For what it's worth, yED does not deal with this issue very well, either. When I take a Cytoscape-exported graphml and import it into yED, no label shows up at all. However, all the keys show up in a properties window, so either it knows how to read Cytoscape or it just slurps it up for display from any graphml (probably the latter).

kdahlquist commented 8 years ago

OK. Here is what is happening with weighted networks exported from Cytoscape as graphml and imported into GRNsight.

I created a weighted network manually in Cytoscape by adding the column "weight" to the edge table. I'm pretty sure this is how to do it, but it's actually hard to find in the manual. I also haven't yet figured out how to color the edges based on the weight, so I can't be certain that I've done it right, but anyway, I think I have.

When I export this to graphml, something expected and unexpected is happening.

At least, that is what I infer from looking at our own GraphML output.

The upshot of all of this is that GRNsight is not reading the weights and is just displaying the network as an unweighted network.

Update: I tested my own hypothesis by editing the XML directly, changing the for assignment from "node" to "edge" and then tried importing into GRNsight. After I did that, the weighted edges displayed properly.

So, I don't know if the issue is a genuine bug in how Cytoscape exports GraphML or whether I made a mistake in the way that I assigned weights in Cytoscape. I'm inclined to think it is a bug in Cytoscape because when it defines other keys, like "interaction" which should apply to the edges, it assigns them to nodes instead. I also did a GRNsight > GraphML > Cytoscape > GraphML conversion and it made the same mistake.

I don't know what to do about this one. We could, of course, modify our parser to allow the mistake to be read correctly, but the proper course of action is probably to report the bug to Cytoscape. Thoughts?

I probably need to track down some other program that can export GraphML to see what it looks like.

Minor side note: we might consider calling "edge-value" "weight" instead as Cytoscape does, unless we shouldn't actually call the key id the same thing as the attr.name.

kdahlquist commented 8 years ago

Forgot to post the test files. GraphML_weight_tests.zip

dondi commented 8 years ago

I'm leaning on applying a priority system like you mentioned, where we first look for the presence of label keys, then drop down to the id. For export, we can export both the labels and the ids but preserve the same names in both, so they will look the same regardless of whether the importing software reads node id's or node data keys.

I also think that the Cytoscape weight export issue is a bug—the official GraphML tutorial that I used as a basis for the initial implementation definitely defines the attr.name="weight" key with for="edge". It also is conceptually ambiguous to associate a weight with just a node anyway. I'll see if we can [temporarily] ignore the for attribute of the key.
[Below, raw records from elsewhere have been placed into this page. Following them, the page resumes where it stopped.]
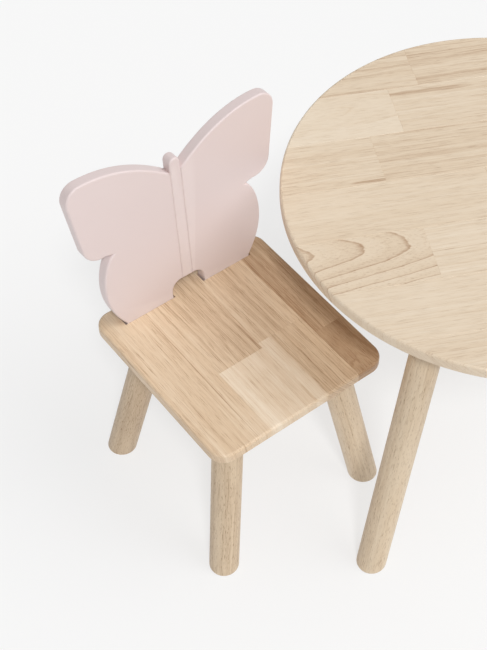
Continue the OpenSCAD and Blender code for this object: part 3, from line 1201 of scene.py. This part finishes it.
@dataclass(frozen=True)
class Lamp:
    """One far light.

    Attributes:
        name: The light's name.
        way: The direction towards it: the angle from +X and the height, in degrees.
        strength: How bright it is, in watts on a square metre.
        softness: How wide it looks, in degrees.
    """

    name: str
    way: tuple[float, float]
    strength: float
    softness: float

    def hang(self) -> None:
        """Adds the light to the scene."""
        light = bpy.data.lights.new(self.name, "SUN")
        light.energy = self.strength
        light.angle = math.radians(self.softness)
        lamp = bpy.data.objects.new(self.name, light)
        bpy.context.scene.collection.objects.link(lamp)
        angle, height = (math.radians(value) for value in self.way)
        flat = math.cos(height)
        towards = Vector((flat * math.cos(angle), flat * math.sin(angle), math.sin(height)))
        lamp.location = 4 * towards
        lamp.rotation_euler = towards.to_track_quat("Z", "Y").to_euler()


@dataclass(frozen=True)
class Studio:
    """Floor, lights and camera.

    Attributes:
        aim: The point that the camera looks at.
        distance: From the camera to that point.
        azimuth: The camera's direction, 0 looking along +Y and 90 along -X.
        elevation: The camera's height angle.
        roll: The camera's own turn.
        lens: Focal length in millimetres, for a sensor 36 mm long.
        lamps: The sharper light from the front left and the soft one from the front right.
        ambient: Light that comes from all round.
        floor: The floor's finish.
        floor_size: Length of the floor's sides, which lie far beyond the picture.
    """

    aim: Vector = Vector((-0.2320, 0.1278, 0.25))
    distance: float = 1.986
    azimuth: float = -37.21
    elevation: float = 50.73
    roll: float = -0.14
    lens: float = 75.67
    lamps: tuple[Lamp, ...] = (
        Lamp("key_light", way=(-118.0, 53.0), strength=1.38, softness=9),
        Lamp("side_light", way=(-39.0, 50.0), strength=1.48, softness=48),
    )
    ambient: float = 0.308
    floor: StudioFloor = StudioFloor("floor_white", glow=0.668, share=0.26)
    floor_size: float = 400

    def set_camera(self) -> None:
        """Stands the camera and makes it the scene's own."""
        turn, height = math.radians(self.azimuth), math.radians(self.elevation)
        flat = math.cos(height)
        look = Vector((-math.sin(turn) * flat, math.cos(turn) * flat, -math.sin(height)))
        data = bpy.data.cameras.new("camera")
        data.lens = self.lens
        camera = bpy.data.objects.new("camera", data)
        bpy.context.scene.collection.objects.link(camera)
        aim = look.to_track_quat("-Z", "Y").to_matrix().to_4x4()
        camera.matrix_world = (
            Matrix.Translation(self.aim - self.distance * look) @ aim @ turned(self.roll, "Z")
        )
        bpy.context.scene.camera = camera

    def build(self) -> None:
        """Lays the floor, hangs the lights and stands the camera."""
        bpy.ops.object.select_all(action="DESELECT")
        bpy.ops.mesh.primitive_plane_add(size=self.floor_size)
        floor = settle("studio_floor")
        floor.data.materials.append(self.floor.build())
        for lamp in self.lamps:
            lamp.hang()
        world = bpy.data.worlds.new("studio")
        world.use_nodes = True
        background = world.node_tree.nodes["Background"].inputs
        background["Color"].default_value = (1, 1, 1, 1)
        background["Strength"].default_value = self.ambient
        bpy.context.scene.world = world
        bpy.context.scene.view_settings.view_transform = "Standard"
        self.set_camera()


def dress_hardware(steel: Finish) -> None:
    """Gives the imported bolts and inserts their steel."""
    for name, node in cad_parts.items():
        if name.endswith(("bolts", "inserts")):
            for slot in node.material_slots:
                slot.material = steel
            log.info("%s: kept, in steel", name)


def main() -> None:
    """Makes the finishes, then the table, the chair, the hardware and the studio."""
    logging.basicConfig(level=logging.INFO, format="%(name)s: %(message)s")
    table_wood = LacqueredWood(
        "table_wood",
        palest=from_screen(240, 226, 206),
        middle=from_screen(224, 204, 178),
        darkest=from_screen(168, 130, 98),
    ).build()
    seat_wood = LacqueredWood(
        "seat_wood",
        palest=from_screen(240, 223, 200),
        middle=from_screen(220, 194, 163),
        darkest=from_screen(156, 118, 84),
        pores=0.28,
    ).build()
    leg_wood = LacqueredWood(
        "leg_wood",
        palest=from_screen(234, 218, 194),
        middle=from_screen(213, 191, 162),
        darkest=from_screen(158, 128, 98),
        ring_gap=0.009,
        pores=0.42,
        pore_length=0.009,
    ).build()
    paint = SatinPaint("back_paint", from_screen(224, 208, 206), from_screen(233, 219, 217)).build()
    steel = ZincedSteel("steel", (0.62, 0.62, 0.64)).build()

    RoundTable(*extent("table_stave")).build(table_wood, leg_wood)
    ButterflyChair(*extent("seat_stave")).build(seat_wood, leg_wood, paint)
    dress_hardware(steel)
    Studio().build()


if __name__ == "__main__":
    main()
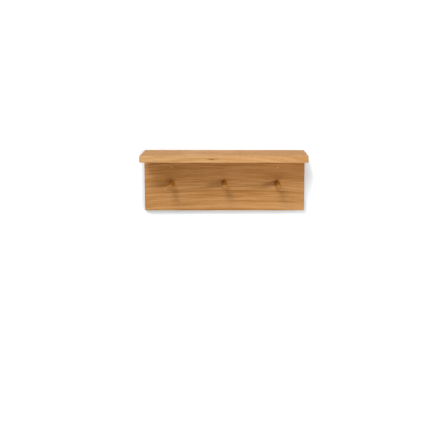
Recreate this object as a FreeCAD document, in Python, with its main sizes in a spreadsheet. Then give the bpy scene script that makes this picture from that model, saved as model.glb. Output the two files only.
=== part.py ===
import FreeCAD, Part
import os
import Sketcher

# Wall coat rack: an upright back board with three straight pegs, under a deep shelf board.
# All lengths are millimetres. The origin lies on the wall, midway between the two wall screws.
# X runs along the boards to the right of someone facing the rack, Y runs into the wall and
# Z runs up, so the rack stands out from the wall towards -Y.

SIZES = {
    # both boards are cut to one length and have their free edges eased
    "board_length": 450,
    "edge_round": 1.5,
    # back board, upright against the wall
    "back_height": 152,
    "back_thickness": 18,
    # shelf board, lying on the top edge of the back board
    "shelf_depth": 120,
    "shelf_thickness": 18,
    # pegs, turned with a thinner tenon behind the shoulder
    "peg_pitch": 148,
    "peg_below_shelf": 73,
    "peg_diameter": 16,
    "peg_reach": 75,
    "peg_end_chamfer": 1,
    "tenon_diameter": 12,
    "tenon_length": 13,
    "tenon_chamfer": 0.8,
    # fluted dowels that join the shelf to the back board
    "dowel_count": 4,
    "dowel_diameter": 8,
    "dowel_length": 35,
    "dowel_in_shelf": 12,
    "dowel_from_end": 35,
    "dowel_chamfer": 1,
    "flute_count": 8,
    "flute_diameter": 1.4,
    "flute_depth": 0.35,
    # room for glue: round a tenon or dowel, and at the bottom of its blind hole
    "fit_clearance": 0.05,
    "glue_pocket": 1,
    # countersunk wall screws, a little above the outer pegs
    "screw_spacing": 300,
    "screw_below_shelf": 28,
    "screw_length": 45,
    "screw_sink": 0.3,
    "screw_hole_diameter": 5,
    "head_diameter": 8.5,
    "head_rim": 0.4,
    "shank_diameter": 3.4,
    "thread_diameter": 4.5,
    "screw_tip_length": 5,
    # cross recess in a screw's head
    "recess_span": 4.6,
    "recess_floor_span": 1.8,
    "recess_width": 1.1,
    "recess_depth": 2.2,
}
RECESS_WINGS = 4
RIGHT_ANGLE = 90
FULL_TURN = 360

# What sketch constraints call a line's or circle's points, and the sketch's own axes and origin.
START, END, CENTRE = range(1, 4)
Y_AXIS, X_AXIS = range(-2, 0)
ORIGIN = (X_AXIS, START)

doc = FreeCAD.newDocument("WallCoatRack")
sheet = doc.addObject("Spreadsheet::Sheet", "Sizes")
for row, (alias, value) in enumerate(SIZES.items(), start=1):
    sheet.set(f"A{row}", alias)
    sheet.set(f"B{row}", str(value))
    sheet.setAlias(f"B{row}", alias)
doc.recompute()


def measure(expression):
    """What an expression on the sheet comes to now."""
    return float(sheet.evalExpression(expression))


def new_body(label):
    body = doc.addObject("PartDesign::Body", label)
    body.Label = label
    return body


def place(body, x="0", y="0", z="0"):
    """Bind where the body's own origin lies in the rack."""
    body.setExpression("Placement.Base.x", x)
    body.setExpression("Placement.Base.y", y)
    body.setExpression("Placement.Base.z", z)


def new_sketch(body, name, role, up="0", out="0"):
    """A sketch on one of the body's own planes, moved up in that plane and out along its normal."""
    sketch = body.newObject("Sketcher::SketchObject", name)
    plane = next(feature for feature in body.Origin.OriginFeatures if feature.Role == role)
    sketch.AttachmentSupport = (plane, "")
    sketch.MapMode = "FlatFace"
    sketch.setExpression("AttachmentOffset.Base.y", up)
    sketch.setExpression("AttachmentOffset.Base.z", out)
    return sketch


def bind_length(sketch, kind, *ends, length):
    """A distance or diameter in the sketch that follows an expression."""
    index = sketch.addConstraint(Sketcher.Constraint(kind, *ends, measure(length)))
    sketch.setExpression(f"Constraints[{index}]", length)


def draw_hanging_rectangle(sketch, width, height):
    """A rectangle centred on the sketch's Y axis, hanging from its X axis."""
    half = measure(width) / 2
    low = -measure(height)
    corners = [(-half, low), (half, low), (half, 0), (-half, 0)]
    points = [FreeCAD.Vector(x, y, 0) for x, y in corners]
    for start, end in zip(points, points[1:] + points[:1]):
        sketch.addGeometry(Part.LineSegment(start, end))
    bottom, right, top, left = range(4)
    for line, following in ((bottom, right), (right, top), (top, left), (left, bottom)):
        sketch.addConstraint(Sketcher.Constraint("Coincident", line, END, following, START))
    sketch.addConstraint(Sketcher.Constraint("Vertical", right))
    sketch.addConstraint(Sketcher.Constraint("Vertical", left))
    sketch.addConstraint(Sketcher.Constraint("Symmetric", bottom, START, bottom, END, Y_AXIS))
    sketch.addConstraint(Sketcher.Constraint("PointOnObject", top, START, X_AXIS))
    sketch.addConstraint(Sketcher.Constraint("PointOnObject", top, END, X_AXIS))
    bind_length(sketch, "DistanceX", bottom, START, bottom, END, length=width)
    bind_length(sketch, "DistanceY", right, START, right, END, length=height)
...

As for the key’s standard ID, I went with edge-value because the GRNsight label for this property is value. But admittedly it didn’t even occur to me to use the name of the attribute also (i.e., weight). The GraphML tutorial used arbitrary names like d0 and d1 so that somewhat threw me off. No problem with changing this to weight.

kdahlquist commented 8 years ago

Yeah, I'm about to work on the flip side, GRNsight-exported GraphML imported into Cytoscape, #311.
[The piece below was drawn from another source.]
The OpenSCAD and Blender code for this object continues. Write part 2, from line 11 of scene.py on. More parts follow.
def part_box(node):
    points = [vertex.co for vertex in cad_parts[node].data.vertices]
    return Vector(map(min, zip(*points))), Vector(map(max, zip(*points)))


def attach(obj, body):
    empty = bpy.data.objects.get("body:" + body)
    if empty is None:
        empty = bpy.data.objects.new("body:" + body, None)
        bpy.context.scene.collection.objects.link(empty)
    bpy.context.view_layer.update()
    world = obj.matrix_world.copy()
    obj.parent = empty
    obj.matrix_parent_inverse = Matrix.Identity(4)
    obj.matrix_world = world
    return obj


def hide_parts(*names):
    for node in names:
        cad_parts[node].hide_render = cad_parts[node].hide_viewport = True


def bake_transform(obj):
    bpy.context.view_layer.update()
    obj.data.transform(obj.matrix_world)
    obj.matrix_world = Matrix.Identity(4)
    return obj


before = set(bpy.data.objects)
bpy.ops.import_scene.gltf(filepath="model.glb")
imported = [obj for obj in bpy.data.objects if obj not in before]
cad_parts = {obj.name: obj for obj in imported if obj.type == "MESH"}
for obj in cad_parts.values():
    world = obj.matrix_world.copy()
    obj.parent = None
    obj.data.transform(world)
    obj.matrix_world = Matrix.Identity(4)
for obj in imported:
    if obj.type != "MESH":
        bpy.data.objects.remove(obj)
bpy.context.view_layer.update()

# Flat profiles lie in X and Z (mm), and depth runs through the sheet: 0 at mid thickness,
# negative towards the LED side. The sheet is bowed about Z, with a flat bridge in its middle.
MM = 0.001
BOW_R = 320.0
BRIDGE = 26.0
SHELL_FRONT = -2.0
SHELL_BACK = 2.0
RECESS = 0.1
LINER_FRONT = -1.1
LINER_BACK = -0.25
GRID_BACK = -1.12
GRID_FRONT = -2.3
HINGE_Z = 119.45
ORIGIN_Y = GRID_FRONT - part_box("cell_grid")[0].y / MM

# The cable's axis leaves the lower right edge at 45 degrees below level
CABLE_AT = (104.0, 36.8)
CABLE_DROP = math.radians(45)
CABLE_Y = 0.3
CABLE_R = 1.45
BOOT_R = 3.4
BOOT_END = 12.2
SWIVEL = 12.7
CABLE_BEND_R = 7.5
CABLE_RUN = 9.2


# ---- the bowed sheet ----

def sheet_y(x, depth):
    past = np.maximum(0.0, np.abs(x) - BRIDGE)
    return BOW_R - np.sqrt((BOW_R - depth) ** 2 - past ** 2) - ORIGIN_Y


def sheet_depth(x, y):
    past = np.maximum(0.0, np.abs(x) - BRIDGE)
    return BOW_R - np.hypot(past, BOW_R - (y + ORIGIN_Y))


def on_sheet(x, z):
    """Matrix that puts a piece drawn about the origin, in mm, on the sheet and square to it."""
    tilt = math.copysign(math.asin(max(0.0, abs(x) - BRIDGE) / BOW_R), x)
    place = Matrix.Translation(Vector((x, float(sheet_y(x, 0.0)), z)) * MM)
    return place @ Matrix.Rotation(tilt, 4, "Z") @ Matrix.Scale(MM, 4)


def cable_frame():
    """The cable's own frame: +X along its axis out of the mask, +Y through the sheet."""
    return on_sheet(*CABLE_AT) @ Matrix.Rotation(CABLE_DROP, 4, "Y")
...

There is a bug report form for Cytoscape here: http://chianti.ucsd.edu/cyto_web/bugreport/bugreport.php

I can report the bug, but they ask that it be reproduced on another computer. It might be helpful for you to see if it reproduces on a Mac; I'm using v3.4.0 of Cytoscape.
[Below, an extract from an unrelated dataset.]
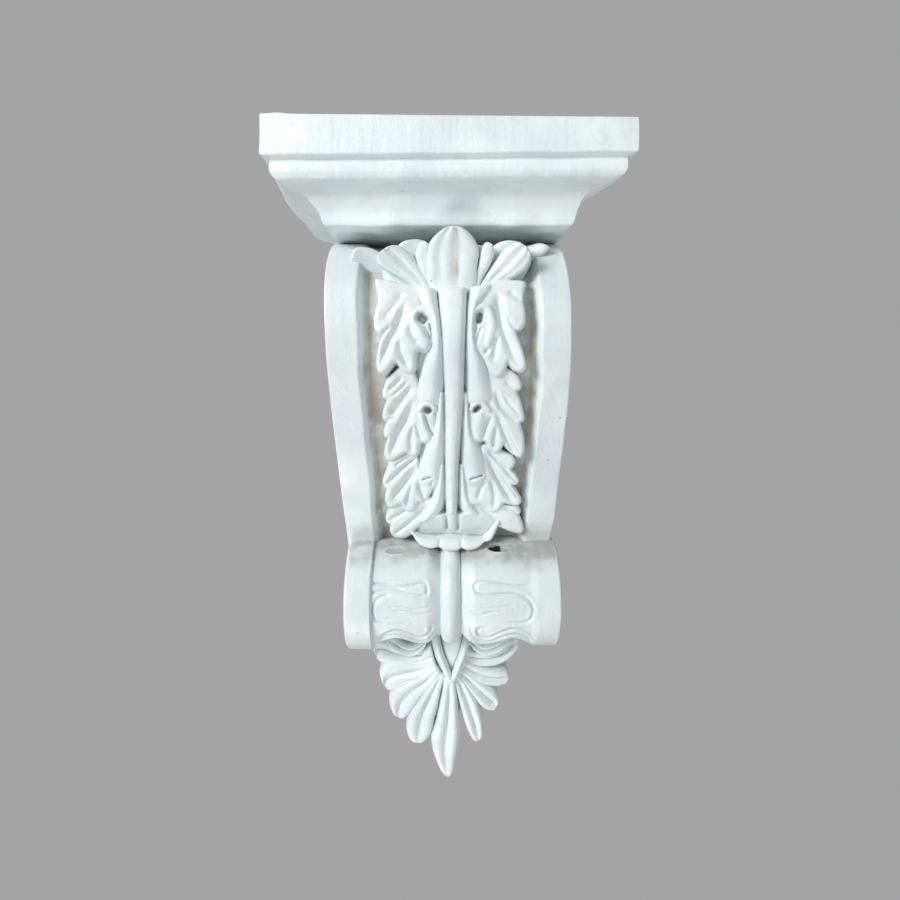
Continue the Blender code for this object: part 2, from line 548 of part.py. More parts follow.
def palmette_head():
    """The smooth tongue inside the band, which carries the band and the petals' roots up into the roll."""
    left, right = CENTRE_X - V_BAND_HALF_WIDTH, CENTRE_X + V_BAND_HALF_WIDTH
    outline = [(left, -TONGUE_TOP), (left, -TONGUE_SHOULDER), (CENTRE_X, TONGUE_TIP_GAP - V_BAND_LENGTH)]
    outline += [(right, -TONGUE_SHOULDER), (right, -TONGUE_TOP)]
    rings = [
        np.array([(x, OVERLAP + 3 * STAGGER, ROLL_Z + v) for x, v in outline]),
        np.array([(x, -PALMETTE_DEPTH - TONGUE_RISE, ROLL_Z + v) for x, v in outline]),
    ]
    return hidden("palmette_head", *skin(rings))


def socket(side):
    """Cutter for one blind round socket in the roll's top."""
    angles = np.linspace(0.0, 2 * math.pi, SOCKET_POINTS, endpoint=False)
    x, y = side * SOCKET_SPREAD + SOCKET_RADIUS * np.cos(angles), -SOCKET_OUT + SOCKET_RADIUS * np.sin(angles)
    surface = ROLL_Z + math.sqrt(ROLL_RADIUS**2 - (SOCKET_OUT - ROLL_AXIS_DEPTH) ** 2)
    ends = (surface - SOCKET_DEPTH, surface + SOCKET_RADIUS)
    rings = [np.stack([x, y, np.full_like(x, z)], axis=1) for z in ends]
    return hidden("socket", *skin(rings))


def box(name, low, high):
    """A plain box between two corners."""
    rings = [
        np.array([(low[0], low[1], z), (high[0], low[1], z), (high[0], high[1], z), (low[0], high[1], z)])
        for z in (low[2], high[2])
    ]
    return hidden(name, *skin(rings))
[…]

dondi commented 8 years ago

OK I can do that. So the steps are:

kdahlquist commented 8 years ago

Yes. The way you do the weights is click on the "edge table" tab at the bottom of the Cytoscape window. click on the + at the top of that panel to add a column. I used floating point as the data type and called the column "weight". Then when the column appears, you can type in the weight values.

dondi commented 8 years ago

The bug has been reported. We’ll see what happens.

Meanwhile, I verified that our prior code was indeed requiring for="edge" in order to detect the weight attribute. I’ve removed that condition for now. We can consider this an accommodation for Cytoscape users because it isn’t their fault that Cytoscape has this bug.

I’ve also updated the node labeling logic to use cascading conditions for choosing the node label. The deployed beta now prioritizes a name key, then shared name, using the id only in their absence.

And, as a smaller note, I’ve switched our exported key ID to weight.

kdahlquist commented 8 years ago

Thanks for submitting the bug. I haven't had a chance to test this yet. I will get to it tomorrow.

kdahlquist commented 8 years ago

Verified that these changes result in successful import of both unweighted and weighted networks from Cytoscape graphml. Closing now.